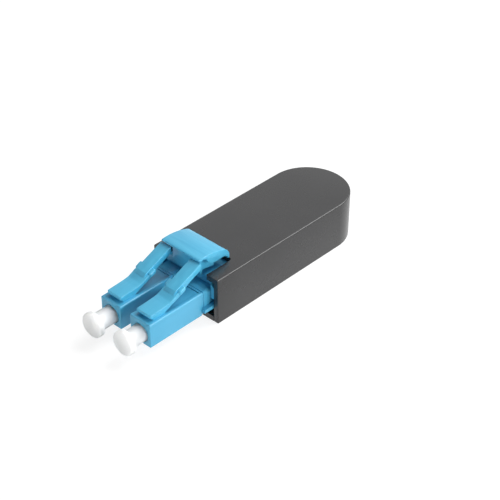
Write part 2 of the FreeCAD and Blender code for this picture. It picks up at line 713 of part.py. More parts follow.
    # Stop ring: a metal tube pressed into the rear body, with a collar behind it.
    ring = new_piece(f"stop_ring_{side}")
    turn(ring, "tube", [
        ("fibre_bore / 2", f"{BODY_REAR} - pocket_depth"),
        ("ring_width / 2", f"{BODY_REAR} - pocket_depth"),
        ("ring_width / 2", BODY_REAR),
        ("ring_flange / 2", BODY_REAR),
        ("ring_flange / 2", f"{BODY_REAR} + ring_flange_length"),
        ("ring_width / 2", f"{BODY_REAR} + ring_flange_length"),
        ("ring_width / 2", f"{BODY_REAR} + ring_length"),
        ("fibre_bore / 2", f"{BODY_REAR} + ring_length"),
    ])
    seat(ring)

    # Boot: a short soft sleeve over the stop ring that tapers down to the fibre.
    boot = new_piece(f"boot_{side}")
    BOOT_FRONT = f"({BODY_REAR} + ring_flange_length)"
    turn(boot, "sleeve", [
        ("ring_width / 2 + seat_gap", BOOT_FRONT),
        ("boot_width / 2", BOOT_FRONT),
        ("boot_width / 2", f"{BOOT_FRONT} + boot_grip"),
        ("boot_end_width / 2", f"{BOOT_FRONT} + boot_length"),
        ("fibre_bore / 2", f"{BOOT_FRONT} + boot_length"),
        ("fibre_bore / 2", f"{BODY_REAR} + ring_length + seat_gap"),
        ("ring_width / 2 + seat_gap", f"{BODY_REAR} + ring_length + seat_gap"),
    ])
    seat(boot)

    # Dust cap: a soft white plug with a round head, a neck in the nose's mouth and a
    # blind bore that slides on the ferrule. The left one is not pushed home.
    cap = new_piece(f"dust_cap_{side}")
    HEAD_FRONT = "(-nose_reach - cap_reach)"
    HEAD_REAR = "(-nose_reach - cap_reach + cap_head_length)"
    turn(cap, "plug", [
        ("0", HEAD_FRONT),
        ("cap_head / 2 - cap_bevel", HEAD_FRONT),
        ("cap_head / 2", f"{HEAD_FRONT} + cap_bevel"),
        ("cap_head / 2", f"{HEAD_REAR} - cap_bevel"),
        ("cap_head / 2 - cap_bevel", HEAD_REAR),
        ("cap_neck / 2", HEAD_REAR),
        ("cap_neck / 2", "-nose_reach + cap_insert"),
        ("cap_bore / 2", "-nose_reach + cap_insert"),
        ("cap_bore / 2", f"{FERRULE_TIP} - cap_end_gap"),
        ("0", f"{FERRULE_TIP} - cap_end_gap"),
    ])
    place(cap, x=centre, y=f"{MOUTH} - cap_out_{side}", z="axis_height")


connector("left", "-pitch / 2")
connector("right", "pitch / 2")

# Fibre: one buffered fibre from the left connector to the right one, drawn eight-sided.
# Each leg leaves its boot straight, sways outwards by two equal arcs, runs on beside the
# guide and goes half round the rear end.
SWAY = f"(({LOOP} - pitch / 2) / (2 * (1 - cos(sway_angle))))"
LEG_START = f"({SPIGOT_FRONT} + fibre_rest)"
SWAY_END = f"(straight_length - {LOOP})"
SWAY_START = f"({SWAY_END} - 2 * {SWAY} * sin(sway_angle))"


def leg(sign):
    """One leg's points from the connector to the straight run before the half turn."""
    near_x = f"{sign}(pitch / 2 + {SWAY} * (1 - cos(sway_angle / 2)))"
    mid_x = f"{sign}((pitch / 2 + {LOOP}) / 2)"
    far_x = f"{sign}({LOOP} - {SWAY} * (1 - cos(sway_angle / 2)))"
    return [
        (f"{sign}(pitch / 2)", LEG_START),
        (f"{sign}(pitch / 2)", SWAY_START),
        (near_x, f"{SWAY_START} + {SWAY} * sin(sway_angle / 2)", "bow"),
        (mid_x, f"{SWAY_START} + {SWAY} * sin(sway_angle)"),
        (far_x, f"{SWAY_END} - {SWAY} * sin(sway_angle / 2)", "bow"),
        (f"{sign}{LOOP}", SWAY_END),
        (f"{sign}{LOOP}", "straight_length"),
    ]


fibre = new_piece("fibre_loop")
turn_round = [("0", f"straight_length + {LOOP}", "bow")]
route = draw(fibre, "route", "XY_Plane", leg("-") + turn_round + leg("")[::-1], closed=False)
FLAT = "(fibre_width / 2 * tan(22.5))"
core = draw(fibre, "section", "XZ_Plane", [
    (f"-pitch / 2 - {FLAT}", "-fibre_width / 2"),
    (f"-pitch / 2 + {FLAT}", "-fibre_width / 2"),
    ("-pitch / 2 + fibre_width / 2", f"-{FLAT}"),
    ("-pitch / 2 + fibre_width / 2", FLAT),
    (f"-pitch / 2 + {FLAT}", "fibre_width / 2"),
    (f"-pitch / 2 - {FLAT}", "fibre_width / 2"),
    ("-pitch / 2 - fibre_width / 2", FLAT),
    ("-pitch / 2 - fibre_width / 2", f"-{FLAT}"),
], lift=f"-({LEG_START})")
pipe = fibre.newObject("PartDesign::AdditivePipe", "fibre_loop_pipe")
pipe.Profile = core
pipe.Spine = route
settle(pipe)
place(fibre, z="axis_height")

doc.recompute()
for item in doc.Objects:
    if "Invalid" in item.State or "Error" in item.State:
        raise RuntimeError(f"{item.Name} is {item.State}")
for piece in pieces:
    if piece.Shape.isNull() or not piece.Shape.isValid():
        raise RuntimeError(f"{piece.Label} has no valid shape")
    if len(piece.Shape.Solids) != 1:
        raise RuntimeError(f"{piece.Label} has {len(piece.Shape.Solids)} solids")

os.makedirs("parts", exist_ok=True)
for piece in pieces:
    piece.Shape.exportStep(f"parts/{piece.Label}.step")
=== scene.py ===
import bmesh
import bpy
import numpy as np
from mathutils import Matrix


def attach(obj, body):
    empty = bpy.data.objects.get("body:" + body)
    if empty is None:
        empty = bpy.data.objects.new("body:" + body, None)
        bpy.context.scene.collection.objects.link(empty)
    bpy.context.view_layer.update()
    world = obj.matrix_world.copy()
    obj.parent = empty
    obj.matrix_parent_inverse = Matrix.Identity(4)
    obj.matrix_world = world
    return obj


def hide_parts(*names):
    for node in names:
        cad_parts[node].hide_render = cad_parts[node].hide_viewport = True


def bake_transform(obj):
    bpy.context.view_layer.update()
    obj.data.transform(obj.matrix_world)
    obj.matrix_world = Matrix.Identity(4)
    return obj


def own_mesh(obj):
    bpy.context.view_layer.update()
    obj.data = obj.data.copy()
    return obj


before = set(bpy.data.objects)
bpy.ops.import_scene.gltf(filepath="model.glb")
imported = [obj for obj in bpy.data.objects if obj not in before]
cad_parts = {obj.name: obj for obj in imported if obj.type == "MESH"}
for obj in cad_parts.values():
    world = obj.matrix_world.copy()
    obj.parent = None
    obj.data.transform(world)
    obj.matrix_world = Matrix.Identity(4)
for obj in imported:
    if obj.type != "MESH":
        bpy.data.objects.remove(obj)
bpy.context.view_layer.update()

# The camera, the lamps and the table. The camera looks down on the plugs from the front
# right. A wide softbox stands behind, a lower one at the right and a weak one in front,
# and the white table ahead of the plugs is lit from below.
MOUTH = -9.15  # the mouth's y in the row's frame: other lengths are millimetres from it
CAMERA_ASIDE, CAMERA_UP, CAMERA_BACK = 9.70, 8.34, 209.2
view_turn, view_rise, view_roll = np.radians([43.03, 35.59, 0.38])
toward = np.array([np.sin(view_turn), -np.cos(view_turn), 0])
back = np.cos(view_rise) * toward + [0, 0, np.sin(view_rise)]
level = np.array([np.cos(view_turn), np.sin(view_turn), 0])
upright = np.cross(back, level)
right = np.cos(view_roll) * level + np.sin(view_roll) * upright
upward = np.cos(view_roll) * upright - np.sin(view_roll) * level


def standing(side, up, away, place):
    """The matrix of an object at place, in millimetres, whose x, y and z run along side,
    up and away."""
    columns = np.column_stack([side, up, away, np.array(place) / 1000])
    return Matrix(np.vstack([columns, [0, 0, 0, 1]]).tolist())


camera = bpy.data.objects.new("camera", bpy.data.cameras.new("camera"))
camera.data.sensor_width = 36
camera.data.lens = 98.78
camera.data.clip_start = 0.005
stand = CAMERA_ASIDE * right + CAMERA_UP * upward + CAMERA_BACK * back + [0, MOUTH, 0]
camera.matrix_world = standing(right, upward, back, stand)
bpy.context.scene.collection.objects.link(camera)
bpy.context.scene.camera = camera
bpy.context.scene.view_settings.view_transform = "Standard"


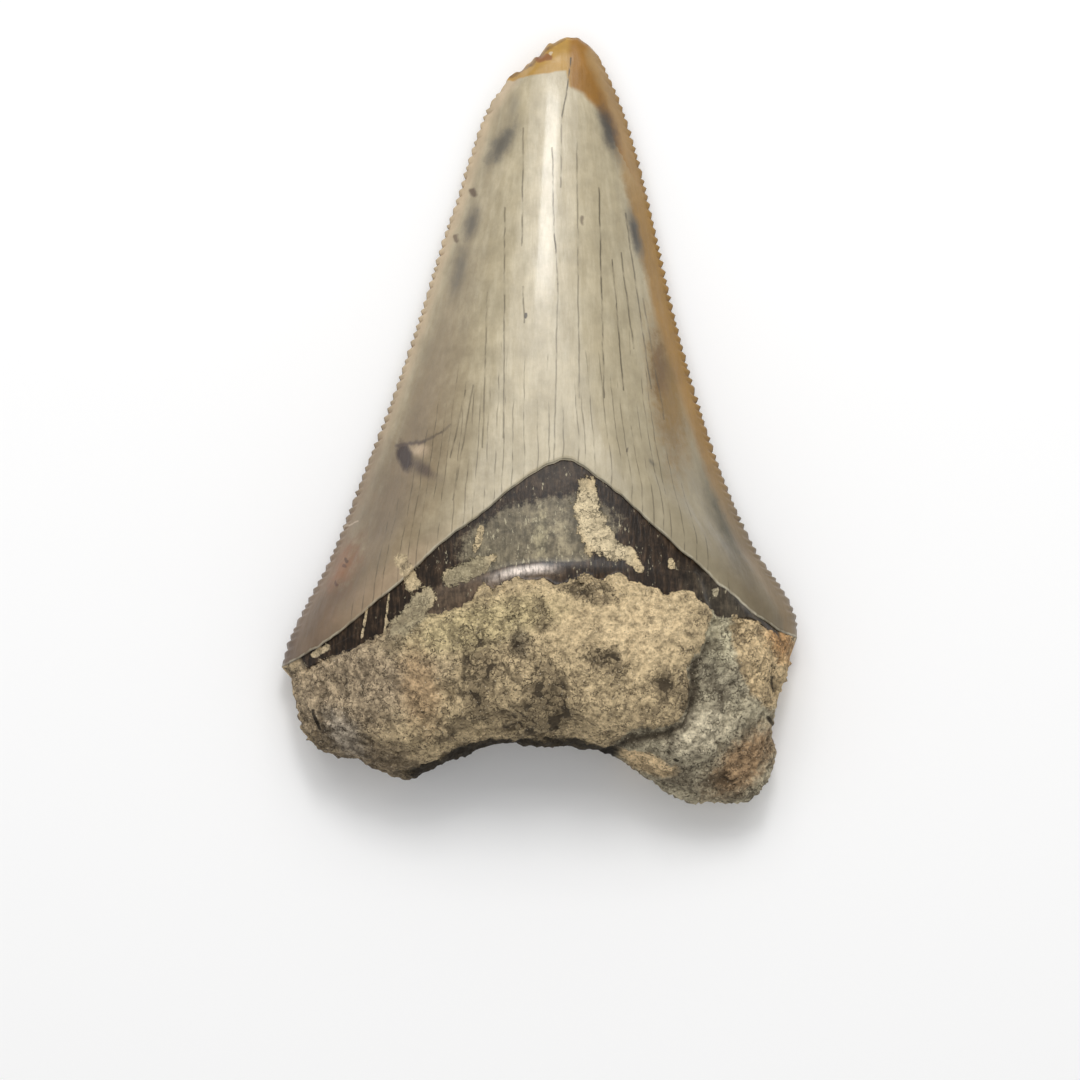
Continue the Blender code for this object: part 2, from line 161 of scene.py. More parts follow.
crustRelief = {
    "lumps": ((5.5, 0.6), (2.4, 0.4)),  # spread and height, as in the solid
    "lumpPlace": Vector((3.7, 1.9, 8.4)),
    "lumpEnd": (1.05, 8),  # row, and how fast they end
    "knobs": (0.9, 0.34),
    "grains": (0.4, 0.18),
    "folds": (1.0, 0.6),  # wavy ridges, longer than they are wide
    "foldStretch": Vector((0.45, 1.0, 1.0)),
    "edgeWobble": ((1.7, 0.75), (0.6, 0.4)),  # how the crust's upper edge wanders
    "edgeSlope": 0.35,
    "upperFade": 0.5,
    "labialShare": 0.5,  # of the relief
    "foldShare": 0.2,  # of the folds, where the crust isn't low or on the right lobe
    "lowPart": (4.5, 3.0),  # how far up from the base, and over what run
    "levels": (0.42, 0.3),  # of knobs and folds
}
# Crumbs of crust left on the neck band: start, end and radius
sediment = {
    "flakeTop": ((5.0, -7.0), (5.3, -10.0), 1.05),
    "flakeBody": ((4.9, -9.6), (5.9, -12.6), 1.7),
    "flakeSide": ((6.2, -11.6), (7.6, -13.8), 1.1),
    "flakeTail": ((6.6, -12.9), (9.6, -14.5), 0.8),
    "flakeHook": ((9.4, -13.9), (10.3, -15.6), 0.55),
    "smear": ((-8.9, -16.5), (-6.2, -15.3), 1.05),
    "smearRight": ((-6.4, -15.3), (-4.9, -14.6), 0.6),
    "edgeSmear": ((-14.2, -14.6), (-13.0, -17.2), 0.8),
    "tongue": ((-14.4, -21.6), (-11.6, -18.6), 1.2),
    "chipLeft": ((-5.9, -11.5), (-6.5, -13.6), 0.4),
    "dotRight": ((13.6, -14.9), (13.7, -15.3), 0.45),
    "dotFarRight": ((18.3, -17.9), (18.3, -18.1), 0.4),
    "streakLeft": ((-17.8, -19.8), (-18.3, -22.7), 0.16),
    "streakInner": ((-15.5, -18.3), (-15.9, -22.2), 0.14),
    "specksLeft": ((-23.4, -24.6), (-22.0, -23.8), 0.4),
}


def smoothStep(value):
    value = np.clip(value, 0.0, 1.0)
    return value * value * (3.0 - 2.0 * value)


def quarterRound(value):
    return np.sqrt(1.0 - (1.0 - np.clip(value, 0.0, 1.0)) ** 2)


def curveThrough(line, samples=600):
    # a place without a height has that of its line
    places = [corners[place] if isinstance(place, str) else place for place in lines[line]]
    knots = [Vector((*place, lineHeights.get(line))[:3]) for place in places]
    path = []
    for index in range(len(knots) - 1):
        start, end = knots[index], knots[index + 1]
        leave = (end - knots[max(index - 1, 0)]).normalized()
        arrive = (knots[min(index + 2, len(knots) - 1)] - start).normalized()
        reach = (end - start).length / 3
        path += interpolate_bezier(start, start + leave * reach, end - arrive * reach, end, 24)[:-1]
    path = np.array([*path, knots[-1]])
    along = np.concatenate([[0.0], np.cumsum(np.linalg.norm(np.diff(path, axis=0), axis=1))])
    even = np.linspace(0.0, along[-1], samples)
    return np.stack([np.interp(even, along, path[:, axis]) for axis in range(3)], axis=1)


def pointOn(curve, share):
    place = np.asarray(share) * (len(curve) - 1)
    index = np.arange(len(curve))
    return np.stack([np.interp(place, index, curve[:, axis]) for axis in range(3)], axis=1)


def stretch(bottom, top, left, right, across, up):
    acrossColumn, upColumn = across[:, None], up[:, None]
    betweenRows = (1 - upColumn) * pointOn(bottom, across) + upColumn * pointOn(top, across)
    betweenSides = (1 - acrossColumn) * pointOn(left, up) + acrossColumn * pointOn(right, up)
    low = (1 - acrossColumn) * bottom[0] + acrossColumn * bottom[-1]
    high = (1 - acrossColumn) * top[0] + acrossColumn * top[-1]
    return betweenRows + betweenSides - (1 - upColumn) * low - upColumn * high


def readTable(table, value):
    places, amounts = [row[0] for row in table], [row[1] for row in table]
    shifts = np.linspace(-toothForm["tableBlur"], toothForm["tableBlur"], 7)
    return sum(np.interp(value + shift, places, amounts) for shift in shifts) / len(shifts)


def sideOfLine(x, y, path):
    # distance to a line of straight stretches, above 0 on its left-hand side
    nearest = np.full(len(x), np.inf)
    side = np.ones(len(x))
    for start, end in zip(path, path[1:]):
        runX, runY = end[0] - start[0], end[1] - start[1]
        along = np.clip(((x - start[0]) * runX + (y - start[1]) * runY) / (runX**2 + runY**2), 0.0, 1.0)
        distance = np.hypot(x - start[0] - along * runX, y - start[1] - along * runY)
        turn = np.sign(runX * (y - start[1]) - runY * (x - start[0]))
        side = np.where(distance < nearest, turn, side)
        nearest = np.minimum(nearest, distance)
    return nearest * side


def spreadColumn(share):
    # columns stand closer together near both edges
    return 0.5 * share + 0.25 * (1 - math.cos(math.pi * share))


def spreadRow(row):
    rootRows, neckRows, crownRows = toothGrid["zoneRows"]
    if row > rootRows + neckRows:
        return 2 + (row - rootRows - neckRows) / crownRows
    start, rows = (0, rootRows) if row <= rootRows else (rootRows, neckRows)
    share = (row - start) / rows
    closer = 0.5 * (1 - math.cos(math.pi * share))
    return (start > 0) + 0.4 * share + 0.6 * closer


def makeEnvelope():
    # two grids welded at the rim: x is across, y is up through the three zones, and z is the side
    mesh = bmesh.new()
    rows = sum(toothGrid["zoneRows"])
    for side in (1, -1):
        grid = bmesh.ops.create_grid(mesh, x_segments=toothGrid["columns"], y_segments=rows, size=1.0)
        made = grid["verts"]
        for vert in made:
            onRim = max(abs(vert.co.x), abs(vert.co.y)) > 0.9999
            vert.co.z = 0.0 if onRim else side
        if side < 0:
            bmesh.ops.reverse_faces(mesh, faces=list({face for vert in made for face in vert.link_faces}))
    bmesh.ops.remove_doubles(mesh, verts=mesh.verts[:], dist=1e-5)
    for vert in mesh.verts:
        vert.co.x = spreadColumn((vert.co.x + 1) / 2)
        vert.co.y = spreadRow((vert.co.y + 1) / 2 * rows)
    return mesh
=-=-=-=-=
◆ Given problem: Retype only what lies between the line bearing "pipe.Profile = core" and the line bearing "cad_parts[node].hide_render = cad_parts[node].hide_viewport", keeping both of those lines.

◆ Exercise answer:
pipe.Profile = core
pipe.Spine = route
settle(pipe)
place(fibre, z="axis_height")

doc.recompute()
for item in doc.Objects:
    if "Invalid" in item.State or "Error" in item.State:
        raise RuntimeError(f"{item.Name} is {item.State}")
for piece in pieces:
    if piece.Shape.isNull() or not piece.Shape.isValid():
        raise RuntimeError(f"{piece.Label} has no valid shape")
    if len(piece.Shape.Solids) != 1:
        raise RuntimeError(f"{piece.Label} has {len(piece.Shape.Solids)} solids")

os.makedirs("parts", exist_ok=True)
for piece in pieces:
    piece.Shape.exportStep(f"parts/{piece.Label}.step")
=== scene.py ===
import bmesh
import bpy
import numpy as np
from mathutils import Matrix


def attach(obj, body):
    empty = bpy.data.objects.get("body:" + body)
    if empty is None:
        empty = bpy.data.objects.new("body:" + body, None)
        bpy.context.scene.collection.objects.link(empty)
    bpy.context.view_layer.update()
    world = obj.matrix_world.copy()
    obj.parent = empty
    obj.matrix_parent_inverse = Matrix.Identity(4)
    obj.matrix_world = world
    return obj


def hide_parts(*names):
    for node in names:
        cad_parts[node].hide_render = cad_parts[node].hide_viewport = True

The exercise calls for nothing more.